La primera es favorecer que se renegocie la deuda, y para ello informar mejor al deudor y evitar la mala práctica bancaria de esperar al impago para buscar soluciones, ya que en ese momento empiezan a correr los elevadísimos intereses de demora. La reforma financiera no debe consistir solo en sanear balances, sino en que los bancos adapten sus procesos y estructuras, y respondan de manera rápida y razonable a las situaciones de dificultad de los particulares, lo que debe ser regulado y controlado. Creo, sin embargo, que se debería ir más lejos: la ley podría establecer un derecho de los particulares a solicitar un plazo de hasta tres años de carencia de capital, que se acumularía al final del préstamo, lo que daría a muchos el tiempo suficiente para recuperar el trabajo o vender la vivienda.
El escándalo mayor lo produce que el banco se adjudique el piso por un valor muy inferior al que él mismo lo tasó al constituir la hipoteca
En muchos casos, el simple aplazamiento no será suficiente, por lo que hay que buscar otras soluciones que permitan al deudor permanecer en la vivienda. Se ha propuesto que el deudor otorgue una opción de compra al banco a cambio de una reducción de la deuda, o que se quede como arrendatario con opción de compra, o la cesión del dominio directo al banco. Para que estas soluciones sean viables, se debe reducir su coste fiscal, y dictar normas que reduzcan la obligación de los bancos de provisionar si el particular sigue en la vivienda, pagando parte de la cuota o un alquiler. Esto tiene sentido social pero también económico, pues ese activo no es improductivo —a diferencia de la vivienda adquirida de promotores que lleva años lastrando los balances—. Cuando esto no sea posible, hay que tratar de evitar que se llegue a la ejecución de la hipoteca y favorecer la dación en pago del particular, reduciendo también el alto coste fiscal que ahora tiene para el deudor y el banco.

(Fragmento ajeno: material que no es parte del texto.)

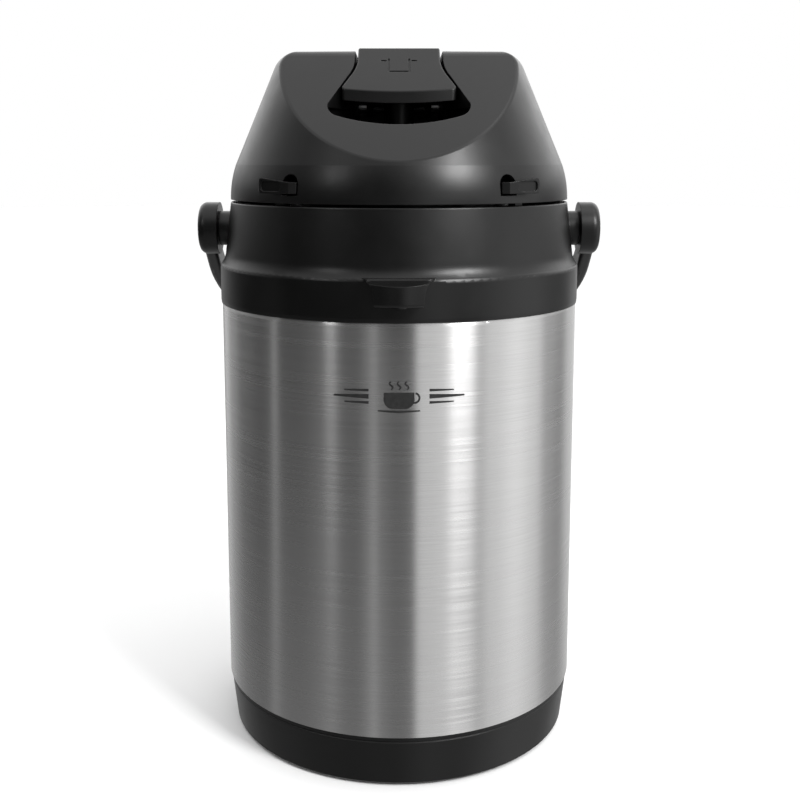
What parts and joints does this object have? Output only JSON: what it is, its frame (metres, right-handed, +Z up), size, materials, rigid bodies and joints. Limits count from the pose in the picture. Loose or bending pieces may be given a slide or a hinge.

Hay que reformar urgentemente los procedimientos de ejecución de hipoteca, que son ineficientes e injustos. El escándalo mayor lo produce que el banco se adjudique por un valor muy inferior a aquel en el que él mismo lo tasó al constituir la hipoteca. El decreto ley citado introdujo una mejora, pero no impide todos los abusos. El deudor debe poder pedir al juzgado una nueva tasación durante el procedimiento para que no se adjudique al banco por un valor inferior a la misma, y también se debe permitir que lo venda por ese valor —o más—, evitando así la subasta. Finalmente, para que en las subastas se pueda obtener un verdadero precio de mercado, hay que dar acceso a las mismas a los particulares. Para ello se tiene que ofrecer una publicidad completa en internet, y permitir a las personas físicas que vayan a destinarla a vivienda habitual subrogarse en parte de la hipoteca que grava la vivienda, sin necesidad de consentimiento del banco. Hay que agilizar el procedimiento, pues aunque en teoría es sumario, dura casi dos años de media, lo que perjudica tanto al banco como al deudor. Para ello habrá que promover la subasta extrajudicial, pero cuidando de que la misma tenga al menos la misma publicidad y garantías que la judicial. Y hay que establecer un límite legal a los intereses de demora, que los tribunales han calificado en muchos casos de abusivos o usurarios.
Por último, hay que evitar que los deudores pierdan además de su vivienda, su futuro, al quedar con una deuda que no van a poder pagar nunca y que es equivalente a una cadena perpetua económica. No se trata solo —como decía Lorca— de estar de parte “de los que no tienen nada, y hasta la tranquilidad de la nada se les niega”, sino de evitar una exclusión que es un grave perjuicio para toda la economía. Para ello hay que reformar la ley concursal, de manera que el juez, una vez realizado el patrimonio del deudor, y apreciando su buena fe, pueda determinar que no cabe ya reclamar la deuda con cargo a los bienes futuros.
Si la exigencia de responsabilidad es ilimitada e inflexible para los particulares, difícilmente se va a salir de la crisis
Las medidas propuestas persiguen la eficiencia, pero no solo eso. Todos sabemos que quedan años difíciles que van a exigir sacrificios. Pero si las ayudas y las normas sobre refinanciaciones y provisiones son solo para los bancos, si la exigencia de responsabilidad es ilimitada e inflexible para los particulares e inexistente para las entidades financieras y sus gestores, difícilmente se va a conseguir el esfuerzo colectivo que hace falta para salir de la crisis. No hay mayor riesgo sistémico que la pérdida de confianza en el sistema, y a la larga, nada más ineficiente que la injusticia.
Segismundo Álvarez Royo-Villanova es jurista.